No, he's playing fast and loose with the facts again...he has a history of it. My guess is that the numbers include payroll taxes and likely some of the taxes paid by end consumers...we were however talking about INCOME TAXES...

In any case the total amount of taxes paid, including all of those and the taxes on refined oil products, and fees paid to governments, far exceeds the profits of the oil companies. If you include all of those the lions share of the profit goes to governments, the effective tax rate paid is well over 50%.

One would have to decompose all that to comment...for instance oil companies have long maintained that royalties paid to foreign governments represent foreign taxes...and the like....my point simply was that the tax code is too complex and filled with special provisions...it needs to be simplified and made fair-er...of course it's impossible to have that debate with someone like inode who strut and managing little more than a pathetic display of insecurity...

Al



To: TimF who wrote (622760)8/4/2011 11:16:29 AM
From: i-node  Read Replies (1) | Respond to of 1579760
 
I share your doubt that they paid that much in normal corporate income tax to the US federal government, but it might be accurate, if it includes when they where slammed with a "windfall profits tax" on top of ordinary corporate income taxes, and it includes taxes paid to foreign and state governments.
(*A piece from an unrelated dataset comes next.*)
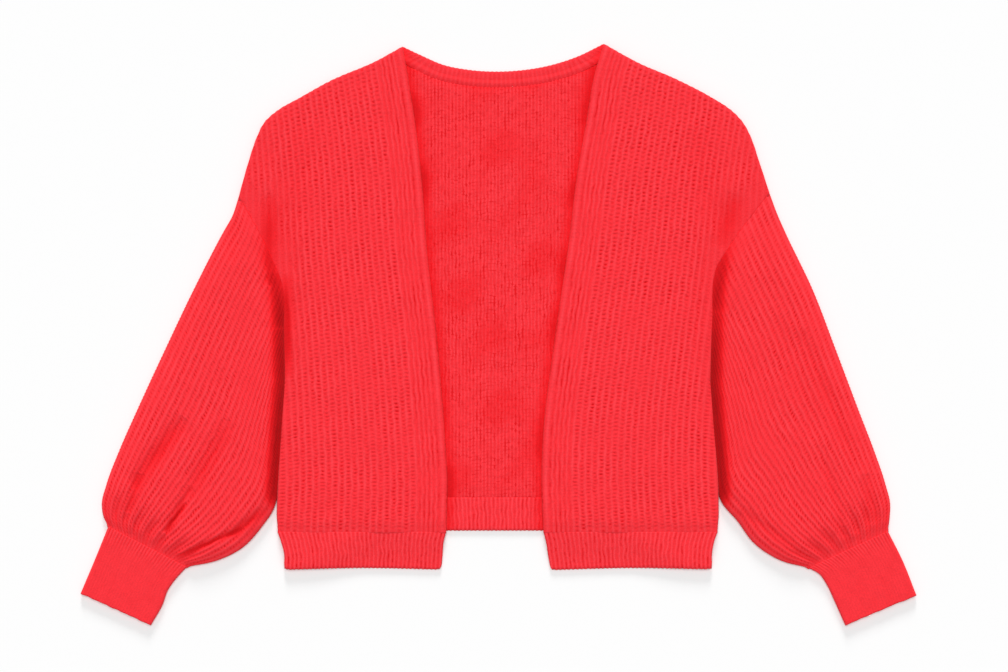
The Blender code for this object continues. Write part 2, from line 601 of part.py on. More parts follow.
def sleeve(side, material, collection):
    """Balloon sleeve as a pressed tube, from the armhole to the gathers at the cuff."""
    turn = 1.0 if side.name == "right" else -1.0
    mouth = moved_aside(armhole_run(side), -SEAM_GAP * turn)
    outer_run, inner_run = smooth_run(side.sleeve_outer), smooth_run(side.sleeve_inner)
    outer_run += mouth[0] - outer_run[0]
    inner_shift = (mouth[-1] - inner_run[0]) * (1.0 - np.linspace(0.0, 1.0, len(inner_run)))[:, None]
    inner_run += inner_shift
    cuff_seam = np.stack([outer_run[-1], inner_run[-1]])
    length = np.linalg.norm(np.diff(outer_run, axis=0), axis=1).sum()
    even = np.linspace(0.0, 1.0, SLEEVE_ROWS + 1)
    rows = seam_rows(even + ROWS_TO_CUFF * np.sin(np.pi * even), length)

    def flat_grid(u, v):
        fine, up = np.meshgrid(np.linspace(0.0, 1.0, FINE_COLUMNS + 1), v[:, 0])
        flat = patch(lambda share: along(mouth, share), lambda share: along(cuff_seam, share),
                     lambda share: along(outer_run, share), lambda share: along(inner_run, share),
                     fine, up)
        return evened(flat, lambda width: width * u)

    def gathered(u, v):
        return GATHER_DEPTH * crest(u * GATHERS) * smooth((v - GATHER_START) / GATHER_RUN)

    def hollow(flat, u, v, across):
        side_share = smooth(np.minimum(u, 1 - u) * across / HOLLOW_ROUND)
        end_share = smooth(v / HOLLOW_START) * smooth((1 - v) / HOLLOW_END)
        lift = (HOLLOW_MIDDLE - HOLLOW_SEAM) * side_share * end_share
        sunk = (fold_depth(flat, side.folds) + gathered(u, v)) * side_share
        return HOLLOW_SEAM + np.clip(lift - sunk, 0.0, HOLLOW_MIDDLE - HOLLOW_SEAM)

    near = NEAR_EDGE / SLEEVE_RIBS
    top_at = np.unique(np.concatenate([np.linspace(0.0, 1.0, 2 * SLEEVE_RIBS + 1), [near, 1 - near]]))
    u, v = np.meshgrid(top_at, rows)
    flat = flat_grid(u, v)
    across = row_widths(flat)
    dip = smooth(v * length / SEAM_DIP) * smooth((1 - v) * length / SEAM_DIP)
    thick = SEAM_WALL + (WALL - SEAM_WALL + rib_height(flat, RIB) * crest(u * SLEEVE_RIBS)) * dip
    folded = FOLD_SHOWS * (fold_depth(flat, side.folds) + gathered(u, v))
    crown = SLEEVE_BED + hollow(flat, u, v, across) + thick
    crown -= np.clip(folded, -RIDGE_LIMIT, TROUGH_LIMIT) * dip
    rounding = quarter_round(np.minimum(u, 1 - u) * across, CREASE_ROUND)
    top = with_height(flat, SLEEVE_EDGE_LEVEL + (crown - SLEEVE_EDGE_LEVEL) * rounding)

    inner_at = np.linspace(0.0, 1.0, ARMHOLE_STEPS + 1)
    bottom_at = np.unique(np.concatenate([inner_at[1:-1], [2 * near, 6 * near, 1 - 6 * near, 1 - 2 * near]]))
    u, v = np.meshgrid(bottom_at, rows)
    flat = flat_grid(u, v)
    under = quarter_round(np.minimum(u, 1 - u) * across, SLEEVE_EDGE_LEVEL)
    bottom = with_height(flat, SLEEVE_EDGE_LEVEL * (1.0 - under))
    outer = np.concatenate([top, bottom[:, ::-1]], axis=1)

    u, v = np.meshgrid(inner_at, rows)
    to_cuff = smooth((v - (1.0 - CUFF_FULL - CUFF_REACH)) / CUFF_REACH)
    corners = ARMPIT_MARGIN * (1.0 - smooth(v / ARMPIT_REACH)) + CUFF_MARGIN * to_cuff
    low, high = WALL / across, 1.0 - (WALL + corners) / across
    kept = np.clip(u, low, high)
    u = kept + (low + (high - low) * u - kept) * smooth(v / MOUTH_REACH)
    flat = flat_grid(u, v)
    ceiling = with_height(flat, SLEEVE_BED + hollow(flat, u, v, across))
    floor = with_height(flat, SLEEVE_BED)
    inner = np.concatenate([ceiling, floor[:, ::-1]], axis=1)
    ends = [loop_places(u[row], u[row]) for row in (0, -1)]
    return tube("sleeve_" + side.name, outer, inner, loop_places(top_at, bottom_at), ends, material,
                collection)


def cuff(side, material, collection):
    """Close rib tube below the gathers, pressed flat."""
    outer_run, inner_run = smooth_run(side.cuff_outer), smooth_run(side.cuff_inner)
    length = np.linalg.norm(np.diff(outer_run, axis=0), axis=1).sum()
    rows = seam_rows(np.linspace(0.0, 1.0, 4), length)
    ahead = outer_run[-1] + inner_run[-1] - outer_run[0] - inner_run[0]
    step = SEAM_GAP * ahead / np.linalg.norm(ahead)

    def flat_grid(u, v):
        low, high = np.stack([outer_run[-1], inner_run[-1]]), np.stack([outer_run[0], inner_run[0]])
        flat = patch(lambda share: along(high, share), lambda share: along(low, share),
                     lambda share: along(outer_run, share), lambda share: along(inner_run, share), u, v)
        return flat + 1.2 * step * (1.0 - v)[..., None]

    near = CUFF_NEAR_EDGE / CUFF_RIBS
    top_at = np.unique(np.concatenate([np.linspace(0.0, 1.0, 2 * CUFF_RIBS + 1), [near, 1 - near]]))
    u, v = np.meshgrid(top_at, rows)
    flat = flat_grid(u, v)
    across = row_widths(flat)
    ends = smooth(v * length / NEAR_SEAM) * smooth((1 - v) * length / NEAR_SEAM)
    thick = BAND_WALL - SEAM_WALL + CUFF_RIB * crest(u * CUFF_RIBS)
    crown = BAND_WALL + CUFF_HOLLOW + SEAM_WALL + thick * (CUFF_SEAM_SHARE + (1.0 - CUFF_SEAM_SHARE) * ends)
    rounding = quarter_round(np.minimum(u, 1 - u) * across, CUFF_ROUND)
    top = with_height(flat, CUFF_EDGE_LEVEL + (crown - CUFF_EDGE_LEVEL) * rounding)

    bottom_at = np.linspace(0.0, 1.0, CUFF_RIBS // 3 + 1)[1:-1]
    bottom_at = np.unique(np.concatenate([bottom_at, [2 * near, 1 - 2 * near]]))
    u, v = np.meshgrid(bottom_at, rows)
    flat = flat_grid(u, v)
    under = quarter_round(np.minimum(u, 1 - u) * across, 0.8 * CUFF_EDGE_LEVEL)
    bottom = with_height(flat, CUFF_EDGE_LEVEL * (1.0 - under))
    outer = np.concatenate([top, bottom[:, ::-1]], axis=1)

    inner_at = np.linspace(0.0, 1.0, CUFF_RIBS // 3 + 1)
    u, v = np.meshgrid(inner_at, rows)
    margin = BAND_WALL / across
    u = np.clip(u, margin, 1.0 - margin)
    flat = flat_grid(u, v)
    rise = CUFF_HOLLOW * smooth(np.minimum(u, 1 - u) * across / CUFF_HOLLOW_ROUND)
    ceiling = with_height(flat, BAND_WALL + 0.1 + rise * 0.9)
    floor = with_height(flat, BAND_WALL)
    inner = np.concatenate([ceiling, floor[:, ::-1]], axis=1)
    ends = [loop_places(u[row], u[row]) for row in (0, -1)]
    return tube("cuff_" + side.name, outer, inner, loop_places(top_at, bottom_at), ends, material,
                collection)


def clear_scene():
    """Remove whatever the new scene holds."""
    for item in list(bpy.data.objects):
        bpy.data.objects.remove(item, do_unlink=True)


def main():
    """Make the eleven pieces of the cardigan."""
    clear_scene()
    collection = bpy.data.collections.new("open_front_cardigan")
    bpy.context.scene.collection.children.link(collection)
    back_panel(knit_material("back_wool", BODY_RED), collection)
    back_hem(knit_material("back_hem_wool", BAND_RED), collection)
    back_neckband(knit_material("neckband_wool", BAND_RED), collection)
    for side in (RIGHT, LEFT):
        front_panel(side, knit_material("front_wool_" + side.name, BODY_RED), collection)
        front_hem(side, knit_material("front_hem_wool_" + side.name, BAND_RED), collection)
        sleeve(side, knit_material("sleeve_wool_" + side.name, BODY_RED), collection)
        cuff(side, knit_material("cuff_wool_" + side.name, CUFF_RED), collection)


main()
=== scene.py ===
"""Looks of an open-front knit cardigan with balloon sleeves, laid flat with its fronts upward.

Every piece is a wall of wool worked out on a grid of two shares, u across it and v along it.
Tables are in millimetres: x towards the wearer's left, y towards the neck, z up from the surface
that the cardigan lies on. Left and right are the wearer's.
"""

from collections import namedtuple
from types import SimpleNamespace

import bpy
import numpy as np
from bpy.props import FloatProperty, FloatVectorProperty, PointerProperty
from bpy.types import Operator, Panel, PropertyGroup
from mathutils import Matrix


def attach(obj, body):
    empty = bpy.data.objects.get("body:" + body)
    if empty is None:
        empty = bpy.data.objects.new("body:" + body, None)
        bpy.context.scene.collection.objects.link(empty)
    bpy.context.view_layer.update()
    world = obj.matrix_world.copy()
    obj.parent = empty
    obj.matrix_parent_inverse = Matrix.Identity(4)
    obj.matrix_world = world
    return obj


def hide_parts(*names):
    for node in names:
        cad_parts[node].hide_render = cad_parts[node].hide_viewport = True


bl_info = {
    "name": "Open-front knit cardigan",
    "version": (1, 0, 0),
    "blender": (4, 5, 0),
    "location": "3D View > Sidebar > Cardigan",
    "description": "Makes the wool pieces of a laid-out cardigan and the stage that it lies on",
    "category": "Object",
}

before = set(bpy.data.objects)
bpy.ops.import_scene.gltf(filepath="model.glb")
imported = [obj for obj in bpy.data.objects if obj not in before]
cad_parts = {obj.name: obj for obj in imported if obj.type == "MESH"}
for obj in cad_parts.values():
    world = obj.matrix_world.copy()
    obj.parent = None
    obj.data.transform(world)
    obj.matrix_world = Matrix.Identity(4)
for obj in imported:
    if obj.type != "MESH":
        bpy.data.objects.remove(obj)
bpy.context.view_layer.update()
MM = 0.001                # metres in a millimetre

# Cloth
SEAM_GAP = 0.1            # between two pieces that are sewn together
WALL = 3.0                # tuck-rib cloth, without the ribs that stand on it
SEAM_WALL = 1.6           # cloth drawn thin at a seam or rolled thin at a free edge
BACK_WALL = 2.2           # back panel between its fine ribs
BAND_WALL = 2.0           # close rib of the hems, neckband and cuffs
FOOT_WALL = 0.9           # the back hem rolled thin at its foot

# Ribs across each piece, and points of the grid across each of them
FRONT_RIBS = 26
SLEEVE_RIBS = 27
FRONT_HEM_RIBS = 38
BACK_HEM_RIBS = 104
CUFF_RIBS = 27
NECK_RIBS = 48
POINTS_PER_RIB = 6
POINTS_PER_FINE_RIB = 4
# Rows of points along each piece, and on the side that it rests on or in its hollow
BACK_ROWS = 241, 25
BACK_HEM_ROWS = 29, 5
NECK_ROWS = 25, 4
FRONT_ROWS = 481, 25
FRONT_HEM_ROWS = 41, 9
SLEEVE_ROWS = 381, 21
CUFF_ROWS = 71, 7
HOLLOW_COLUMNS = 19       # across the hollow of a sleeve or cuff
PATCH_COLUMNS = 61        # across a patch before its points are spaced evenly
SLEEVE_PHASE = 10         # rib phase at which a sleeve starts, past the fronts' plain ribs
UNDER_EDGE = 0.15         # first point of a tube's underside, in ribs from its side

# Front edge
EDGE_STRIP = 9.0          # plain knitted strip beside the opening
STRIP_POINTS = (-1.0, -0.94, -0.84, -0.7, -0.54, -0.38, -0.24, -0.12)
PLAIN_RIBS = 4            # ribs beside the strip that have no tucks
PLAIN_PITCH = 5.1         # width of each of them
FRONT_PITCH = 6.75        # width of a tucked rib, level with the sleeves' lower ends
FRONT_SPREAD = 0.0015     # ribs widen by this much for each mm further down
ROW_SPREAD = 0.0004       # rows widen by this share for each mm further up

# Layers
FRONT_REST = 2.9          # under side of the fronts, on the back
FRONT_SWELL = 1.2         # lift of a front panel's middle over the back panel
SLEEVE_BED = 2.6          # lower wall of a sleeve
HOLLOW_SEAM = 0.4         # between a sleeve's two walls at its seams and sides
HOLLOW_MIDDLE = 3.8       # between them at the crown
HOLLOW_RUN = 25.0         # it opens this far in from its sides, and over these shares of the
HOLLOW_HEAD = 0.16        # sleeve's length from the armhole and from the cuff
HOLLOW_FOOT = 0.14
CUFF_HOLLOW = 0.8
ARMPIT_MARGIN = 14.0      # the hollow keeps this much further in at the armpit
CUFF_MARGIN = 9.0         # and this much at the inner end of the cuff seam
SLEEVE_EDGE_LEVEL = 3.0   # height at which a sleeve is widest
CUFF_EDGE_LEVEL = 2.2
CREASE_ROUND = 10.0       # how far in from its side a sleeve rounds down
CREASE_SLOPE = 20.0       # the same beside the body, where the sleeve dips under its edge
BODY_ROUND = 5.0          # the same at the free sides and shoulders of the fronts
BODY_BULGE = 1.6          # a front's free side stands out this far over the sleeve beside it
TUCKED_BESIDE = 0.3       # between a sleeve's inner side and the back panel's side
TUCKED_FOR = 105.0        # it lies against the back this far down from the armhole, and leaves it
TUCKED_RUN = 35.0         # over this run
DIPS_FOR = 0.42           # it dips under the body's edge over this share of its length, and
DIPS_RUN = 0.16           # rounds down as on its outer side past this run
HEM_ROUND = 3.0
CUFF_ROUND = 3.5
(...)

The WPT was a huge confiscation of oil company profits, with a 70% rate that sometimes generated 40B/year for the federal government. And it was part of the income tax paid.

I don't think they would have paid that much to the US government -- as their overall tax rate runs in the mid-to-high 40s typically.

However, as I pointed out in my previous post, there is simply not a sensible way to tax these companies on worldwide income without allowing a credit for foreign taxes paid. If you say, "We'll only tax you on your US income", it opens the door to much more difficult problems.

Al's other arguments about "loopholes", are too vague to make sense of. That isn't to say such loopholes don't exist, but the hyperbole over the topic that is prevalent just doesn't allow for a sensible discussion of it. You can't reasonably talk about a complicated subject in vague terms, which is what so many are trying to do.

If you examine the congressional committee reports, I think you'll find that most of the so-called loopholes that involve significant amounts of money were put there with pretty good reason.